The formation of GasCo will aim to enable and secure alternative gas supply within the timeframes needed to avert permanent damage to South African manufacturing and employment.

“South African industrial users of natural gas employ in excess of 70 000 people and contribute more than R500 billion per annum to the South African economy,” IGUA-SA said in a statement.

GasCo will act on an inclusive basis as an intermediary marketplace across the entire gas supply chain, facilitating the development of gas supply infrastructure, sourcing, transport, and distribution of gas to offtakers.

This includes consolidating the demand from the various offtakers, negotiating with gas infrastructure developers, suppliers and systems operators for efficient pricing and terms of gas delivery to help bridge the gap between supply and demand.

IGUA-SA said a non-exclusive joint venture agreement was being concluded with approximately 30 large and small users of piped gas in South Africa following the earlier conclusion of a memorandum of understanding.

GasCo would take the form of an externally funded, private company based on the guiding principles of cost-pass through (thereby operating as a non-profit), full transparency, a low asset and operational base and proportional representation.

Gas aggregators are typically incorporated as state-owned or state-operated entities. In the absence of a such a state-coordinated mechanism in South Africa, industry has been driven to establish this model privately, on a non-profit basis.

“The private sector is compelled to carry the additional fiscal burden associated with such an initiative in the interests of continued operations and the national economy,” IGUA-SA said.

In South Africa, the current demand for gas (300PJ/a) has already exceeded the limited supply (180PJ/a).

“The potential development of gas demand in Southern Africa is principally contingent on decisions to invest in long-term domestic production as well as short and medium-term investment in liquefied natural gas import and distribution infrastructure,” IGUA-SA said.

By taking the lead in the establishment of this GasCo, South African industry hopes to pave the way for a mature, stable, and growing gas network in Southern Africa.

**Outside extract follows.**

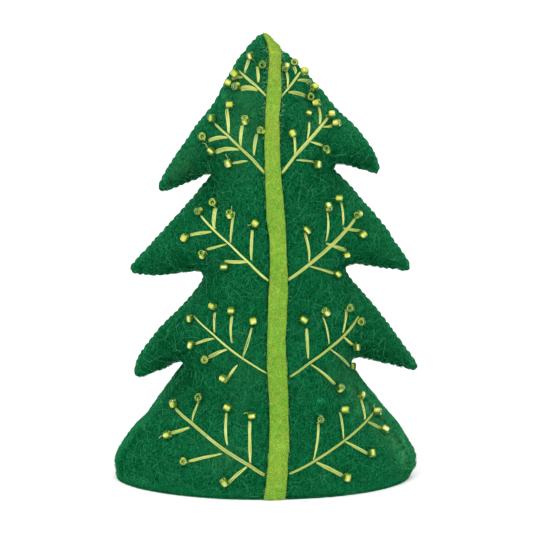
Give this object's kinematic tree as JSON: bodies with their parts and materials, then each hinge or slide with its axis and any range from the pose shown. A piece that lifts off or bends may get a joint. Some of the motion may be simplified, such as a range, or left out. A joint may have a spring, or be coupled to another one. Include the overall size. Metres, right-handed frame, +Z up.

“However, the process remains fraught with risk and unresolved challenges. The biggest risk faced by industry remains gas energy security from 2026 onwards. Constructive discussions continue with Sasol and international oil companies, gas infrastructure developers, and operators to ensure continued gas supply beyond 2026,” IGUA-SA said.

Human said: “We are confident that the establishment of the GasCo is a necessary first step towards a broadly beneficial outcome. Long term, constructive collaboration remains critical for the development of associated markets.”

Two months ago Mineral Resources and Energy Minister Gwede Mantashe released the long-awaited draft Gas Master Plan.

It recommended a massive drive towards more natural gas exploration projects, while simultaneously calling for the importation in the short term of liquefied natural gas (LNG) from neighbouring countries to address South Africa’s energy-mix on the back of gas shortages.